BEGIN Dataset entries

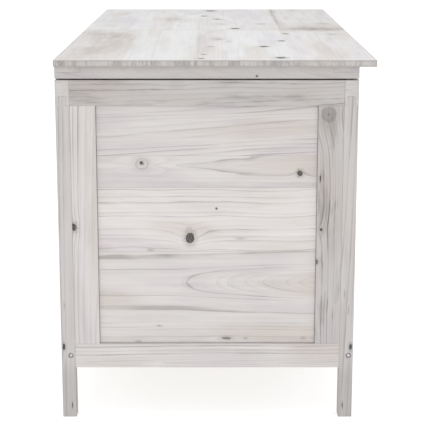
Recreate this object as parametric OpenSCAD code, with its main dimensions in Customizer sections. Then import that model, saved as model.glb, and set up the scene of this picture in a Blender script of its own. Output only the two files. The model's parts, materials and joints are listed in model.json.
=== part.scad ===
// Storage bench: a framed and panelled chest on four square legs, with a hinged seat as its lid.
// Millimetres, +Z up, +X along the bench, -Y is the front.
// The origin is on the floor, under the middle of the whole object.

/* [Overall] */
// Length of the lid
lid_l = 990; // [800:10:1200]
// Depth of the lid, front to back
lid_d = 495; // [420:5:560]
// Height of the seat above the floor
seat_h = 585; // [480:5:650]

/* [Lid] */
// Thickness of the seat boards
board_t = 10; // [9:1:18]
// How far the seat boards stand past the chest at each end
end_overhang = 14; // [4:1:40]
// How far the seat boards stand past the chest at the front
front_overhang = 25; // [5:1:50]
// Width of the rails under the seat boards
lid_rail_w = 40; // [36:1:60]
// Thickness of the rails under the seat boards
lid_rail_t = 20; // [18:1:28]
// Width of the batten under the joint of the two seat boards
batten_w = 60; // [50:2:90]
// Open joint between the two seat boards
board_joint = 0.6; // [0.2:0.1:1.5]
// Gap between the closed lid and the chest
lid_gap = 2.4; // [2.2:0.1:5]

/* [Chest] */
// Thickness of the frame stock, and side of the square legs
stock_t = 22; // [20:1:30]
// Width of the rails and stiles
stock_w = 40; // [36:1:60]
// Free height under the bottom rails
foot_h = 85; // [50:5:120]
// Thickness of the panels
panel_t = 10; // [8:1:12]
// Depth of a panel's face behind its frame
recess = 5; // [3:0.5:6]
// Width of the tenon on top of a leg
tenon_w = 11; // [8:1:14]
// Height of the tenon on top of a leg
tenon_h = 15; // [10:1:17]

/* [Floor of the chest] */
// Thickness of a floor board
floor_t = 10; // [8:1:14]
// Height of the cleats that carry the floor
cleat_h = 15; // [14:1:20]
// Width of the cleats along the ends
cleat_w = 20; // [15:1:30]
// Width of the bearer under the middle of the floor
bearer_w = 30; // [20:1:50]

/* [Hardware] */
// Distance of each hinge's middle from the chest's end
hinge_in = 181; // [100:1:220]
// Length of a hinge
hinge_l = 60; // [50:5:80]
// Distance of each outer bumper from the chest's end
bumper_in = 81; // [40:1:150]
// How far the bolts through the legs lie in front of the leg's middle
bolt_shift = 4; // [0:0.5:5]

/* [Hidden] */
$fn = 48;
eps = 0.5; // how far a cutter runs past the face it opens

// Chest and lid, worked out from the driving sizes
chest_l = lid_l - 2 * end_overhang;
chest_d = lid_d - front_overhang;
chest_h = seat_h - board_t - lid_rail_t - lid_gap;
inner_l = chest_l - 2 * stock_t;
inner_d = chest_d - 2 * stock_t;
shoulder_z = chest_h - stock_w;
bottom_rail_top = foot_h + stock_w;
opening_h = shoulder_z - bottom_rail_top;
middle_z = (shoulder_z + bottom_rail_top) / 2;

// Hinge: the pin lies behind the chest's back, halfway up the gap
hinge_x = chest_l / 2 - hinge_in;
barrel_r = 2.9;
barrel_out = 3;
pin_r = 1.5;
pin_fit = 0.05;
leaf_space = 0.4;
leaf_t = (lid_gap - leaf_space) / 2;
leaf_d = 19;
leaf_edge = barrel_out + 0.4;
knuckles = 5;
knuckle_gap = 0.3;
pin_z = chest_h + lid_gap / 2;

// Places front to back: the lid's front and the hinge barrels are the outermost things
total_d = lid_d + barrel_out + barrel_r;
lid_front = -total_d / 2;
front = lid_front + front_overhang;
back = front + chest_d;
middle_y = (front + back) / 2;
pin_y = back + barrel_out;
under_lid = chest_h + lid_gap;
under_board = under_lid + lid_rail_t;

// Panel tongues and the grooves that hold them
groove_v = 8;
groove_t = 6;
groove_depth = 8;
tongue = groove_depth - 1;
panel_play = 0.4;
panel_w_end = inner_d - 2 * stock_w;
panel_w_long = (inner_l - 3 * stock_w) / 2;
panel_x_long = (panel_w_long + stock_w) / 2;

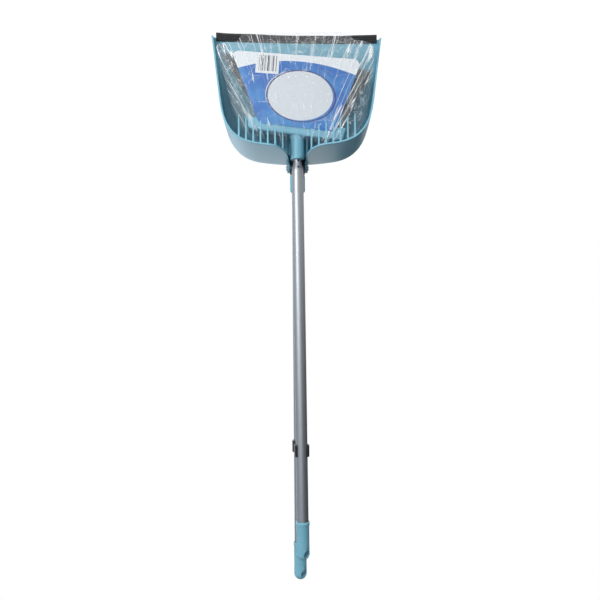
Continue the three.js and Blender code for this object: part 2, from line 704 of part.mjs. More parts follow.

END Dataset entries

Stated task: Starting at the first line of the data above, please restate word for word every line up to and including the one that holds "seat_h = 585; // [480:5:650]", and add nothing else.

Solution for this exercise:
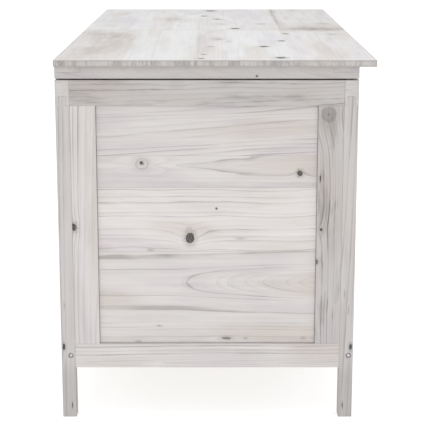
Recreate this object as parametric OpenSCAD code, with its main dimensions in Customizer sections. Then import that model, saved as model.glb, and set up the scene of this picture in a Blender script of its own. Output only the two files. The model's parts, materials and joints are listed in model.json.
=== part.scad ===
// Storage bench: a framed and panelled chest on four square legs, with a hinged seat as its lid.
// Millimetres, +Z up, +X along the bench, -Y is the front.
// The origin is on the floor, under the middle of the whole object.

/* [Overall] */
// Length of the lid
lid_l = 990; // [800:10:1200]
// Depth of the lid, front to back
lid_d = 495; // [420:5:560]
// Height of the seat above the floor
seat_h = 585; // [480:5:650]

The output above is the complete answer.